Like Rosy, I've been sitting on this wondering what to say, and am now
following Karen, even though I wish I had more in the way of
anthropological or statistical insight...

Anyway.  I recommend reading Unlocking the Clubhouse, which sheds a lot of
light on the sometimes-subtle factors that disincentivize women's study of
programming.

I'd familiarize yourself with Boston Python Workshop, Railsbridge, and
Hacker School -- not just their curricula but what they do to build
inclusive cultures (notably Hacker School's explicit social rules:
http://marthakelly.github.com/blog/2012/06/04/hacker-school-day-one/ ).

The one time I TAed at Boston Python Workshop, I found the things that had
the most visible positive impact on students' engagement and confidence
were:

1) Naming impostor syndrome when it arose. Telling people it was a real
thing with a name and they were not the only ones to experience it.
 (People's eyes got really wide over this one.)

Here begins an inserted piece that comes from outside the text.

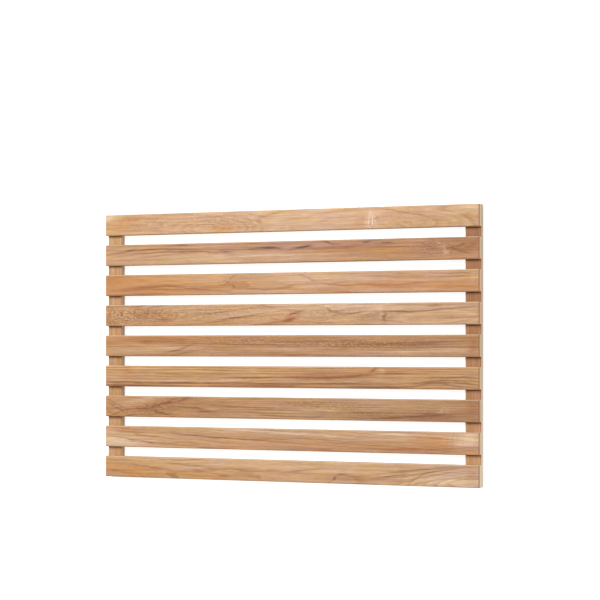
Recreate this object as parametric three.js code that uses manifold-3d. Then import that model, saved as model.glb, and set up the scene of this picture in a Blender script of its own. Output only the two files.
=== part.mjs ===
// Slatted teak bath mat, lying flat as it is used, with the walking face up.
//
// Nine flat slats run along X and rest on two cross battens, one under each end. Every
// crossing is held from below by two countersunk stainless screws, set diagonally so that the
// frame can't rack. Four round rubber feet are let into the undersides of the battens.
//
// Millimetres, +Z up. The origin is on the floor, under the middle of the mat.

import * as THREE from 'three';
import { mergeVertices } from 'three/addons/utils/BufferGeometryUtils.js';
import Module from 'manifold-3d';

const wasm = await Module();
wasm.setup();

// Driving dimensions. Timber
const matLength = 600; // X, along the slats
const matWidth = 400; // Y, across them
const slatCount = 9;
const slatWidth = 32;
const slatThickness = 8.5;
const battenWidth = 24;
const battenThickness = 9.5;
const edgeEase = 1; // chamfer on the edges of every board

// Screws
const threadDiameter = 3.5;
const headDiameter = 7;
const headRim = 0.4; // straight rim between the head's face and its cone
const headSetback = 0.5; // from the batten's underside up to the head's face
const pointLength = 3;
const woodOverPoint = 2.5; // left between a screw's point and the walking face
const screwToBattenSide = 7; // from a screw's axis to the nearer side of the batten
const screwToSlatEdge = 8; // from a screw's axis to the nearer edge of the slat
const driveSpan = 4; // cross recess in the head, tip to tip
const driveSlot = 0.9; // width of one blade of the recess
const driveDepth = 1.3;
const screwSides = 12;

// Feet
const footDiameter = 14;
const footProud = 2; // below the batten
const footSunk = 2; // inside the batten's recess
const footEase = 0.6;
const footSides = 24;

const clearance = 0.3; // round everything that sits in a hole

// Levels, from the floor up
const battenBase = footProud;
const slatBase = battenBase + battenThickness;
const screwBase = battenBase + headSetback;

// Places that follow from the sizes above
const slatPitch = (matWidth - slatWidth) / (slatCount - 1);
const battenX = (matLength - battenWidth) / 2;
const screwLength = slatBase + slatThickness - woodOverPoint - screwBase;
const screwX = battenWidth / 2 - screwToBattenSide;
const screwY = slatWidth / 2 - screwToSlatEdge;
const footY = (matWidth - slatWidth - slatPitch) / 2; // midway between the two outer slats
const screwPairs = [
  { name: 'a', x: -screwX, y: screwY },
  { name: 'b', x: screwX, y: -screwY },
];
const battenSides = [
  { name: 'left', x: -battenX },
  { name: 'right', x: battenX },
];
const slatCentres = Array.from({ length: slatCount }, (_, i) => (matWidth - slatWidth) / 2 - i * slatPitch);

const teak = new THREE.MeshStandardMaterial({ color: 0xc19066, roughness: 0.62, metalness: 0 });
const battenTeak = new THREE.MeshStandardMaterial({ color: 0xb4835a, roughness: 0.66, metalness: 0 });
const stainless = new THREE.MeshStandardMaterial({ color: 0xb9bbbd, roughness: 0.32, metalness: 1 });
const rubber = new THREE.MeshStandardMaterial({ color: 0x2b2b2c, roughness: 0.85, metalness: 0 });

// A closed geometry as a solid that can be cut.
function solidOf(geometry) {
  const bare = geometry.clone();
  bare.deleteAttribute('normal');
  bare.deleteAttribute('uv');
  const welded = mergeVertices(bare, 1e-4);
  return new wasm.Manifold(new wasm.Mesh({
    numProp: 3,
    vertProperties: new Float32Array(welded.attributes.position.array),
    triVerts: new Uint32Array(welded.index.array),
  }));
}

// A solid as flat-shaded geometry again.
function geometryOf(solid) {
  const mesh = solid.getMesh();
  const shared = new THREE.BufferGeometry();
  shared.setAttribute('position', new THREE.BufferAttribute(mesh.vertProperties, 3));
  shared.setIndex(new THREE.BufferAttribute(mesh.triVerts, 1));
  const flat = shared.toNonIndexed();
  flat.computeVertexNormals();
  return flat;
}

// The solid left when every cutter is taken out of a geometry.
function cut(geometry, cutters) {
  return geometryOf(cutters.reduce((rest, cutter) => rest.subtract(solidOf(cutter)), solidOf(geometry)));
}

// A turned shape about Z, from [radius, height] pairs that start and end on the axis.
function turned(profile, sides) {
  const points = profile.map(([radius, height]) => new THREE.Vector2(radius, height));
  return new THREE.LatheGeometry(points, sides).rotateX(Math.PI / 2);
}

// A planed board with all its edges eased, along X, centred on X and Y, with its base at z = 0.
function board(length, width, thickness) {
  const y = width / 2 - edgeEase;
  const z = thickness / 2 - edgeEase;
  const section = new THREE.Shape([
    [-y, -z - edgeEase], [y, -z - edgeEase], [y + edgeEase, -z], [y + edgeEase, z],
    [y, z + edgeEase], [-y, z + edgeEase], [-y - edgeEase, z], [-y - edgeEase, -z],
  ].map(([a, b]) => new THREE.Vector2(a, b)));
  const geometry = new THREE.ExtrudeGeometry(section, {
    depth: length - 2 * edgeEase,
    steps: 1,
    bevelEnabled: true,
    bevelThickness: edgeEase,
    bevelSize: edgeEase,
    bevelOffset: -edgeEase,
    bevelSegments: 1,
  });
  geometry.translate(0, 0, edgeEase - length / 2);
  geometry.applyMatrix4(new THREE.Matrix4().makeBasis(
    new THREE.Vector3(0, 1, 0), new THREE.Vector3(0, 0, 1), new THREE.Vector3(1, 0, 0),
  ));
  return geometry.translate(0, 0, thickness / 2);
}

// A screw that points up, with the face of its countersunk head at z = 0.
function screw() {
  const head = headDiameter / 2;
  const shank = threadDiameter / 2;
  const body = turned([
    [0, 0], [head, 0], [head, headRim], [shank, headRim + head - shank],
    [shank, screwLength - pointLength], [0, screwLength],
  ], screwSides);
  const blades = [0, 1].map((quarter) => new THREE.BoxGeometry(driveSpan, driveSlot, 2 * driveDepth)
    .rotateZ(quarter * Math.PI / 2));
  return cut(body, blades);
}

// The hole through a batten, from its underside at z = 0, with the countersink for the head.
function battenHole() {
  const mouth = headDiameter / 2 + clearance;
  const bore = threadDiameter / 2 + clearance;
  const rim = headSetback + headRim;
  return turned([
    [0, -1], [mouth, -1], [mouth, rim], [bore, rim + mouth - bore],
    [bore, battenThickness + 1], [0, battenThickness + 1],
  ], screwSides);
}

// The blind hole up into a slat, from its underside at z = 0.
function slatHole() {
  const bore = threadDiameter / 2 + clearance;
  const depth = slatThickness - woodOverPoint + clearance;
  return turned([[0, -1], [bore, -1], [bore, depth - pointLength / 2], [clearance, depth], [0, depth]], screwSides);
}

function foot() {
  const radius = footDiameter / 2;
  return turned([
    [0, 0], [radius - footEase, 0], [radius, footEase],
    [radius, footProud + footSunk - clearance], [0, footProud + footSunk - clearance],
  ], footSides);
}

// The shallow round recess that takes a foot, from the batten's underside at z = 0.
function footRecess() {
  const radius = footDiameter / 2 + clearance;
  return turned([[0, -1], [radius, -1], [radius, footSunk], [0, footSunk]], footSides);
}

function slat() {
  const holes = battenSides.flatMap((side) => screwPairs.map((place) => (
    slatHole().translate(side.x + place.x, place.y, 0))));
  return cut(board(matLength, slatWidth, slatThickness), holes);
}

function batten() {
  const holes = slatCentres.flatMap((y) => screwPairs.map((place) => (
    battenHole().translate(place.x, y + place.y, 0))));
  const recesses = [footY, -footY].map((y) => footRecess().translate(0, y, 0));
  return cut(board(matWidth, battenWidth, battenThickness).rotateZ(Math.PI / 2), [...holes, ...recesses]);
}

const mat = new THREE.Group();

function add(name, geometry, material, x, y, z) {
  const mesh = new THREE.Mesh(geometry, material);
  mesh.name = name;
  mesh.position.set(x, y, z);
  mat.add(mesh);
}

const slatGeometry = slat();
slatCentres.forEach((y, i) => add(`slat_${i + 1}`, slatGeometry, teak, 0, y, slatBase));

const battenGeometry = batten();
const screwGeometry = screw();
const footGeometry = foot();
for (const side of battenSides) {
  add(`batten_${side.name}`, battenGeometry, battenTeak, side.x, 0, battenBase);
  slatCentres.forEach((y, i) => {
    for (const place of screwPairs) {
      const name = `screw_${side.name}_${i + 1}${place.name}`;
      add(name, screwGeometry, stainless, side.x + place.x, y + place.y, screwBase);
    }
  });
  add(`foot_${side.name}_far`, footGeometry, rubber, side.x, footY, 0);
  add(`foot_${side.name}_near`, footGeometry, rubber, side.x, -footY, 0);
}

export default mat;
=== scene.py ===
import math

import bmesh
import bpy
from mathutils import Euler, Matrix, Vector


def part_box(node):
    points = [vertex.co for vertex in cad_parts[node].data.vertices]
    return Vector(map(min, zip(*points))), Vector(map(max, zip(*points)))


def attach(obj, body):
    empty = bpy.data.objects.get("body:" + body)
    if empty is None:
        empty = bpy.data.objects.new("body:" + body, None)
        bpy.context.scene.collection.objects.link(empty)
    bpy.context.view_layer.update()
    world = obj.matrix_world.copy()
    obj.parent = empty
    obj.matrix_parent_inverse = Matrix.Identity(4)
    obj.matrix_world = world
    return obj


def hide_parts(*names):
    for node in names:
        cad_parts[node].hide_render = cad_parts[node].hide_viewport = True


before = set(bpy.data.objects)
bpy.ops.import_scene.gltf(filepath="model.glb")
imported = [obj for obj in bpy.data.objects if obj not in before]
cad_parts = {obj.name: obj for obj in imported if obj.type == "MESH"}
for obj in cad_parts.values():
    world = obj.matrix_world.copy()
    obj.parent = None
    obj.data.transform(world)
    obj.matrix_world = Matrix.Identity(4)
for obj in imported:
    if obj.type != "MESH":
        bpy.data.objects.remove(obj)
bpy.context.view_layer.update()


# ---------------------------------------------------------------------------------------------
# Slats. Nine planed teak boards, each cut from another plank, so each has its own figure. Their
# arrises are sanded round, and two blind holes at each end take the screws from below.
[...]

2) Modeling fallibility: making it normal and okay to not know everything,
to need to ask someone else or Google it.  Making it clear you don't have
to be omniscient to be a real technologist.  (Students' relief over this
was so strong it was painful to see.)

I'd read
http://geekfeminism.org/2012/05/21/how-i-got-50-women-speakers-at-my-tech-conference/.
 Then I'd try to be very aware of who speaks up in class, and whether
you
might be unintentionally encouraging some people more than others or
allowing some to dominate, and keep in mind that people's silence may have
more to do with confidence than competence.

And I'd try to avoid reinventing the wheel.  The Ada Initiative has done
some of this work.  So has GeekFeminism.  So has Open Hatch.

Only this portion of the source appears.